ゲートをくぐるとまずあったのがゴールドラッシュ・タウン(Gold Rush Town)であった。これはゴールドラッシュ当時のフェアバンクスの街並みを再現したもので,当時のキャビン(小屋=家屋)をそのまま移築したものである。今はギフトショップやらレストランになっているというからずいぶんと期待したが,たいしたものはなかった。
このだだっ広い園内を周回していたのがディーゼルエンジンで動くクルックド・クリーク・アンド・ウィスキー・アイランド鉄道(Crooked Creek & Whiskey Island Railroad)であった。
また,公園の一角に大きな船が展示されていた。この外輪船「ネナナ」号(River Boat Nenana)は現存するなかで2番目に大きな木造の外輪船で,外輪船時代の末期1933年に建造されたものである。
この船のなかには入ることができて,内部には昔のフェアバンクスを再現したジオラマがたくさん展示されていた。
パイオニアパークはその程度のものであったが,それなりに時間を潰すのにはよい施設であった。

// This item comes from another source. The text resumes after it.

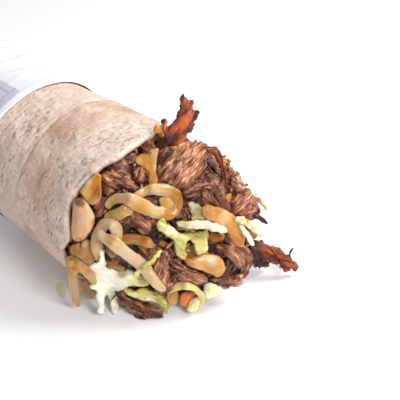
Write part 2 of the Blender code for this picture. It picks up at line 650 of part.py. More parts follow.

近頃私は思うのだが,観光地というのはいざ出かけても特にすることがない。昔の街並み,と言われたところでそれだけのことであるし,土産物なんて買ったこともない。レストラン,と言われても高いだけである。そこで,こうした観光施設に行っても時間を持て余してしまう。このことに対して自分が情けなくなる。これでは旅に出る資格すらないのかもしれない。